Written problem -
Each line that follows should be printed again exactly as it stands.

_ _ _ _ _

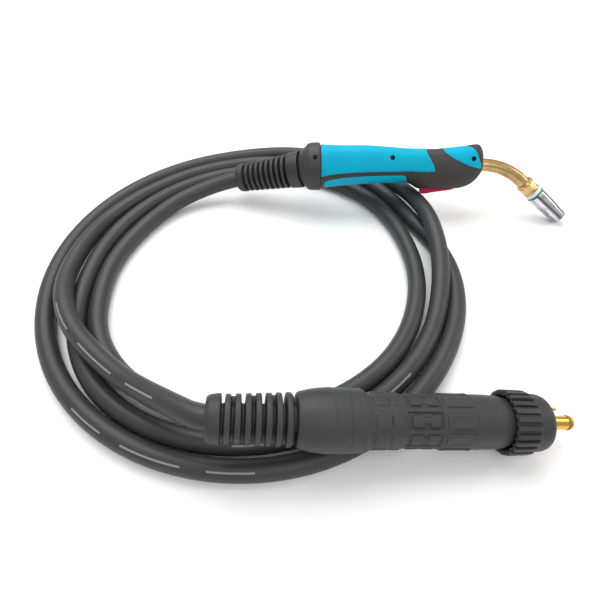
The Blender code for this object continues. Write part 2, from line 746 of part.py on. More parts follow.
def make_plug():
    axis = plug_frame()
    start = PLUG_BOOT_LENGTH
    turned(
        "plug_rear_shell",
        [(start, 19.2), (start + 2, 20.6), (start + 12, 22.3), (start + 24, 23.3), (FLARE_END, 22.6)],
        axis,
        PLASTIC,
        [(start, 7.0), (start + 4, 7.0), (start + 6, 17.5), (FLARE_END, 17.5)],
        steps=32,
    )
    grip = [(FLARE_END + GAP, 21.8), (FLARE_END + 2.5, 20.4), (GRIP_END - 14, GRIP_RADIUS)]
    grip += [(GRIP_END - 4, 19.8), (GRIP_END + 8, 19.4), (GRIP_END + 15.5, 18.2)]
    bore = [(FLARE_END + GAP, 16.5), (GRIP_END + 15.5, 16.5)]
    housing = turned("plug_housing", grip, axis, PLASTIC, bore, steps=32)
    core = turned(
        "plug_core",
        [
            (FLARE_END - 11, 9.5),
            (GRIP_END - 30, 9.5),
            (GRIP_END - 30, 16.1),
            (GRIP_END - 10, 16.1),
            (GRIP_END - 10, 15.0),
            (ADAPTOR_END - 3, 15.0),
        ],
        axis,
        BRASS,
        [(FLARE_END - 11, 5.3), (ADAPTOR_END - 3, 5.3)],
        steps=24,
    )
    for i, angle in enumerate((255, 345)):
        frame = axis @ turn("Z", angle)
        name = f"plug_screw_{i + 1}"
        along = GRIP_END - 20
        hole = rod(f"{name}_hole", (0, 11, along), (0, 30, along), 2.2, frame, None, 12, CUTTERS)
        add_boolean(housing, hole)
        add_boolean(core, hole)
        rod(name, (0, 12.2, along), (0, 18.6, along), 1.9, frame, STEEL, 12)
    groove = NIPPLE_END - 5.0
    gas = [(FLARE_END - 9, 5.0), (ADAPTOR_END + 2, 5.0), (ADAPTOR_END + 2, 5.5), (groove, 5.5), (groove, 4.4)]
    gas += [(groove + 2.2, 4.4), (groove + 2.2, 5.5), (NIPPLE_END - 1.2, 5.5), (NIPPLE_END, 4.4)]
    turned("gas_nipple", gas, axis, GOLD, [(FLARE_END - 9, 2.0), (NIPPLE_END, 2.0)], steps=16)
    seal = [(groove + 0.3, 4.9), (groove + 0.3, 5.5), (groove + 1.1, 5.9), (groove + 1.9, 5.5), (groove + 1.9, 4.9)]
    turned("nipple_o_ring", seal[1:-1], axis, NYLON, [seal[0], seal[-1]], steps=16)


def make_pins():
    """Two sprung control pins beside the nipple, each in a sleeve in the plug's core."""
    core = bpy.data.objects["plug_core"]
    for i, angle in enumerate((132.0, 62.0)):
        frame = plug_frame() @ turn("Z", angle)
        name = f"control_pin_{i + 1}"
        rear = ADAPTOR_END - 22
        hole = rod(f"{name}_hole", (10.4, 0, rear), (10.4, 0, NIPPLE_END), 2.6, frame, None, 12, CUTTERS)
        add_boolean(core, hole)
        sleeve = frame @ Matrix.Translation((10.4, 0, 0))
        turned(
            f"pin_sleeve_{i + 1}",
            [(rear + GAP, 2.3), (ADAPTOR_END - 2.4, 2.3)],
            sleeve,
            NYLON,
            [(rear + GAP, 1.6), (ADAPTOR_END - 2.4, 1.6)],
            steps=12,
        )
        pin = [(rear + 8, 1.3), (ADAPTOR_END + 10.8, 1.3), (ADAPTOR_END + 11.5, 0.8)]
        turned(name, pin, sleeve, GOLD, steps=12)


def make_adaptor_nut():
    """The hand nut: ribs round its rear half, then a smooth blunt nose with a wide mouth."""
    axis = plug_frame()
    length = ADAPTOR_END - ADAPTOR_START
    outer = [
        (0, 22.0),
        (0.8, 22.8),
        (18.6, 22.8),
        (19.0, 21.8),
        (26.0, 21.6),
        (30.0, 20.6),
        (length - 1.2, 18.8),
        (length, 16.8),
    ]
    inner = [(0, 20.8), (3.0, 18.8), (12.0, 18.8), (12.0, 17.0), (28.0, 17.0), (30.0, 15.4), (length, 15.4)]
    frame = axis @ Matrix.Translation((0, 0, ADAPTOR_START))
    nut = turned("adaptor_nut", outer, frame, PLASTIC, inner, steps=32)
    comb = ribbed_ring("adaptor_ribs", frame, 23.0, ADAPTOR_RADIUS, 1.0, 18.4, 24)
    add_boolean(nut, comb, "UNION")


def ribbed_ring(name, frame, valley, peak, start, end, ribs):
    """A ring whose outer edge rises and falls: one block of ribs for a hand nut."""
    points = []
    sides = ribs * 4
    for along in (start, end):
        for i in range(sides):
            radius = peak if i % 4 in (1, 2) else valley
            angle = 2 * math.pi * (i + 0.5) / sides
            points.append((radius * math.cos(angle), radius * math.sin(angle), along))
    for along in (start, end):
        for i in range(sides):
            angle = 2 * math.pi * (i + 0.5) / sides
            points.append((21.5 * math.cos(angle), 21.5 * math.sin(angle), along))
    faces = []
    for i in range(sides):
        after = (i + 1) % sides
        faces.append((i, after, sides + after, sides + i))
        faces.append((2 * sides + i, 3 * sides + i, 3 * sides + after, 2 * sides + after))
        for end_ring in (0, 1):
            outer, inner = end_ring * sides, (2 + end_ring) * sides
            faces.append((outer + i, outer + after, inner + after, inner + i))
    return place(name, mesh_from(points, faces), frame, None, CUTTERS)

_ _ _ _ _

Output below -
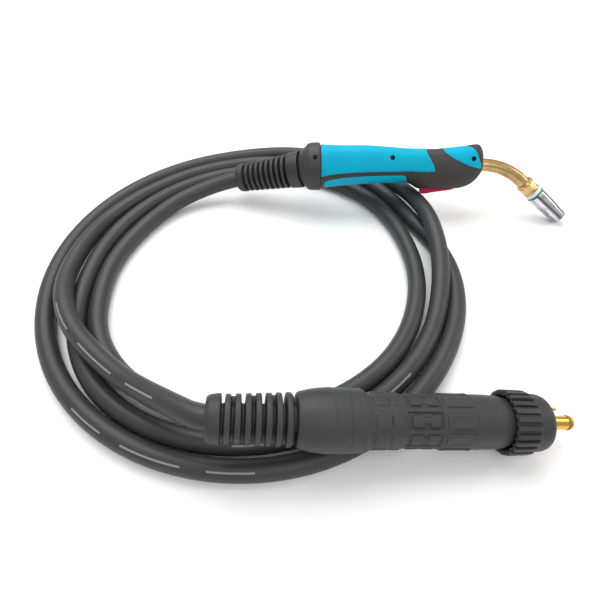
The Blender code for this object continues. Write part 2, from line 746 of part.py on. More parts follow.
def make_plug():
    axis = plug_frame()
    start = PLUG_BOOT_LENGTH
    turned(
        "plug_rear_shell",
        [(start, 19.2), (start + 2, 20.6), (start + 12, 22.3), (start + 24, 23.3), (FLARE_END, 22.6)],
        axis,
        PLASTIC,
        [(start, 7.0), (start + 4, 7.0), (start + 6, 17.5), (FLARE_END, 17.5)],
        steps=32,
    )
    grip = [(FLARE_END + GAP, 21.8), (FLARE_END + 2.5, 20.4), (GRIP_END - 14, GRIP_RADIUS)]
    grip += [(GRIP_END - 4, 19.8), (GRIP_END + 8, 19.4), (GRIP_END + 15.5, 18.2)]
    bore = [(FLARE_END + GAP, 16.5), (GRIP_END + 15.5, 16.5)]
    housing = turned("plug_housing", grip, axis, PLASTIC, bore, steps=32)
    core = turned(
        "plug_core",
        [
            (FLARE_END - 11, 9.5),
            (GRIP_END - 30, 9.5),
            (GRIP_END - 30, 16.1),
            (GRIP_END - 10, 16.1),
            (GRIP_END - 10, 15.0),
            (ADAPTOR_END - 3, 15.0),
        ],
        axis,
        BRASS,
        [(FLARE_END - 11, 5.3), (ADAPTOR_END - 3, 5.3)],
        steps=24,
    )
    for i, angle in enumerate((255, 345)):
        frame = axis @ turn("Z", angle)
        name = f"plug_screw_{i + 1}"
        along = GRIP_END - 20
        hole = rod(f"{name}_hole", (0, 11, along), (0, 30, along), 2.2, frame, None, 12, CUTTERS)
        add_boolean(housing, hole)
        add_boolean(core, hole)
        rod(name, (0, 12.2, along), (0, 18.6, along), 1.9, frame, STEEL, 12)
    groove = NIPPLE_END - 5.0
    gas = [(FLARE_END - 9, 5.0), (ADAPTOR_END + 2, 5.0), (ADAPTOR_END + 2, 5.5), (groove, 5.5), (groove, 4.4)]
    gas += [(groove + 2.2, 4.4), (groove + 2.2, 5.5), (NIPPLE_END - 1.2, 5.5), (NIPPLE_END, 4.4)]
    turned("gas_nipple", gas, axis, GOLD, [(FLARE_END - 9, 2.0), (NIPPLE_END, 2.0)], steps=16)
    seal = [(groove + 0.3, 4.9), (groove + 0.3, 5.5), (groove + 1.1, 5.9), (groove + 1.9, 5.5), (groove + 1.9, 4.9)]
    turned("nipple_o_ring", seal[1:-1], axis, NYLON, [seal[0], seal[-1]], steps=16)


def make_pins():
    """Two sprung control pins beside the nipple, each in a sleeve in the plug's core."""
    core = bpy.data.objects["plug_core"]
    for i, angle in enumerate((132.0, 62.0)):
        frame = plug_frame() @ turn("Z", angle)
        name = f"control_pin_{i + 1}"
        rear = ADAPTOR_END - 22
        hole = rod(f"{name}_hole", (10.4, 0, rear), (10.4, 0, NIPPLE_END), 2.6, frame, None, 12, CUTTERS)
        add_boolean(core, hole)
        sleeve = frame @ Matrix.Translation((10.4, 0, 0))
        turned(
            f"pin_sleeve_{i + 1}",
            [(rear + GAP, 2.3), (ADAPTOR_END - 2.4, 2.3)],
            sleeve,
            NYLON,
            [(rear + GAP, 1.6), (ADAPTOR_END - 2.4, 1.6)],
            steps=12,
        )
        pin = [(rear + 8, 1.3), (ADAPTOR_END + 10.8, 1.3), (ADAPTOR_END + 11.5, 0.8)]
        turned(name, pin, sleeve, GOLD, steps=12)


def make_adaptor_nut():
    """The hand nut: ribs round its rear half, then a smooth blunt nose with a wide mouth."""
    axis = plug_frame()
    length = ADAPTOR_END - ADAPTOR_START
    outer = [
        (0, 22.0),
        (0.8, 22.8),
        (18.6, 22.8),
        (19.0, 21.8),
        (26.0, 21.6),
        (30.0, 20.6),
        (length - 1.2, 18.8),
        (length, 16.8),
    ]
    inner = [(0, 20.8), (3.0, 18.8), (12.0, 18.8), (12.0, 17.0), (28.0, 17.0), (30.0, 15.4), (length, 15.4)]
    frame = axis @ Matrix.Translation((0, 0, ADAPTOR_START))
    nut = turned("adaptor_nut", outer, frame, PLASTIC, inner, steps=32)
    comb = ribbed_ring("adaptor_ribs", frame, 23.0, ADAPTOR_RADIUS, 1.0, 18.4, 24)
    add_boolean(nut, comb, "UNION")


def ribbed_ring(name, frame, valley, peak, start, end, ribs):
    """A ring whose outer edge rises and falls: one block of ribs for a hand nut."""
    points = []
    sides = ribs * 4
    for along in (start, end):
        for i in range(sides):
            radius = peak if i % 4 in (1, 2) else valley
            angle = 2 * math.pi * (i + 0.5) / sides
            points.append((radius * math.cos(angle), radius * math.sin(angle), along))
    for along in (start, end):
        for i in range(sides):
            angle = 2 * math.pi * (i + 0.5) / sides
            points.append((21.5 * math.cos(angle), 21.5 * math.sin(angle), along))
    faces = []
    for i in range(sides):
        after = (i + 1) % sides
        faces.append((i, after, sides + after, sides + i))
        faces.append((2 * sides + i, 3 * sides + i, 3 * sides + after, 2 * sides + after))
        for end_ring in (0, 1):
            outer, inner = end_ring * sides, (2 + end_ring) * sides
            faces.append((outer + i, outer + after, inner + after, inner + i))
    return place(name, mesh_from(points, faces), frame, None, CUTTERS)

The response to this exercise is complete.